A partir de ahí su retrato de cuerpo entero nos obliga a contemplar la habilidad del sujeto para declinar los males en otros, y su inclinación a hacer todo lo favorable por sí y todo lo ocioso por terceros. O la capacidad de cometer cuatro o más necedades seguidas, para remendar la anterior. Sin embargo, pesa tanto o más, en la misma pintura, la ausencia de virtudes esenciales para el buen gobierno: el indicio de cortedad en el conocimiento y en el gusto, hijos de la exageración; el no saber negar cuando la ocasión lo requiere, pues todo no se ha de conceder a todos. Y la más acusada, la falta de señorío en el hacer y en el decir, que sobresale por encima de todas las demás.

Con tal capitán y tripulación hemos surcado los procelosos mares de la pandemia, la crisis económica, el paulatino desguace de España, las tormentas de la coyuntura internacional… y hasta el festival de Eurovisión. La gestión de tales problemas, en medio de irregularidades constitucionales, ha estado a la altura que cabía esperar. Y, por si fuera poco, se han añadido otros de largo y profundo calado. No pequeño entre los muchos males sufridos, está el de la utilización de una memoria voluntariamente sesgada, cuya finalidad sería mantener los odios seculares, encubiertos bajo supuestos afanes de justicia histórica. Se intenta imponer la llamada memoria democrática, tendente a borrar buena parte de nuestro propio ser.
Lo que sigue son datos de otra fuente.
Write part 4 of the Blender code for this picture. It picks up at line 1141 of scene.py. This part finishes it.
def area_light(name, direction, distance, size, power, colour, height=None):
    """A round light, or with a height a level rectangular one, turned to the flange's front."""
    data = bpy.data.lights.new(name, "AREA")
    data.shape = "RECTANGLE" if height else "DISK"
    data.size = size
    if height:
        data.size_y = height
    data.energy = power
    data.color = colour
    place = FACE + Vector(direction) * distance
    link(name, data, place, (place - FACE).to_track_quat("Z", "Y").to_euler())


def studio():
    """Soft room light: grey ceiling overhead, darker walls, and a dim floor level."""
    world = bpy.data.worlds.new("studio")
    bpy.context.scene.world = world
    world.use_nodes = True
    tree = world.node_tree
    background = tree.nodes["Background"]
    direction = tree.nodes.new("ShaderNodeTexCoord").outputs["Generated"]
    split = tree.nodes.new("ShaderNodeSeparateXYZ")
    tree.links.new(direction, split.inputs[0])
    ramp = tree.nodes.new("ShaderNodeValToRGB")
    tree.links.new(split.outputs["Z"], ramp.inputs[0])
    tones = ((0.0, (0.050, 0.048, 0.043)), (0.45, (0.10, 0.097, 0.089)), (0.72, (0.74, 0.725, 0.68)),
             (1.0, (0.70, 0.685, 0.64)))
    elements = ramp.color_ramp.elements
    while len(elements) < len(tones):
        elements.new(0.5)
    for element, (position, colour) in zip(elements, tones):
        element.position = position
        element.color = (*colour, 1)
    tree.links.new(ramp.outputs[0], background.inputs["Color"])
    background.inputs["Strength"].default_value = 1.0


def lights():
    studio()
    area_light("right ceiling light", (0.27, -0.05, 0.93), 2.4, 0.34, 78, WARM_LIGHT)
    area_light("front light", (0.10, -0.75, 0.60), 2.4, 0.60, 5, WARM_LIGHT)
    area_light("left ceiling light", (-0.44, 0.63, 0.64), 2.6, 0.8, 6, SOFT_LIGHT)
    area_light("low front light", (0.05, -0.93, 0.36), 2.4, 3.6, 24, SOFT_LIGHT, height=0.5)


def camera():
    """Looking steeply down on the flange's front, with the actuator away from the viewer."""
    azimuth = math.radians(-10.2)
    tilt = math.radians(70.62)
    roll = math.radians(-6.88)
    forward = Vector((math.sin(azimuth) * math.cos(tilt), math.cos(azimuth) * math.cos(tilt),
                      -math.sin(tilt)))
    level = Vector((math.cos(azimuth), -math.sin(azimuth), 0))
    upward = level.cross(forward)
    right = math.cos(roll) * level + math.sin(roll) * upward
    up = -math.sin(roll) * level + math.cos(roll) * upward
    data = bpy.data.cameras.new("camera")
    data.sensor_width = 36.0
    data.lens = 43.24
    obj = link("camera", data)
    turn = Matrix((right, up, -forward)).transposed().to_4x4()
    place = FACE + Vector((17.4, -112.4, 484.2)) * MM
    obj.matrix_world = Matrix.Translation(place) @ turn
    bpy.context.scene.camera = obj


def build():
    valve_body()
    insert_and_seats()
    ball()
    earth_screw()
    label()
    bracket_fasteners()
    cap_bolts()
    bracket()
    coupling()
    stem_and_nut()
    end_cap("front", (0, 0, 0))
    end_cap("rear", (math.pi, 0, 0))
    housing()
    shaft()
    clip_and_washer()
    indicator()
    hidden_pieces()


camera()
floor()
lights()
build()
Otra vez el desprecio del Oráculo. «Aprende a olvidar», aconsejaba Gracián. Más que un arte es una dicha. La memoria es poco fiable, aun cuando no se tratara de reducirla obligatoriamente, a alguno de los recuerdos posibles. La memoria es traidora, es peor, es necia, cuando quiere tener presente una cosa. Solo es prolija y eficiente en lo que produce tristeza. Las pruebas al respecto ahí están. Atrapados en «el dolor», se tiende a mantener vivos sus motivos, convirtiéndolos en permanentes. Además, en el caso español, la memoria falla con estrépito en lo que debiera darle alegría y orgullo colectivo.

El más reciente desencuentro entre la prudencia, el gobierno y sus socios deviene de las hazañas de Pegasus. Tampoco en esta ocasión se ha atendido la invocación de la sensatez y la coherencia. «Obrar siempre como a vista», pues las paredes oyen y lo mal hecho revienta por salir a la luz. Entre Pegasus y la ética, unos y otros, eligieron la cobardía.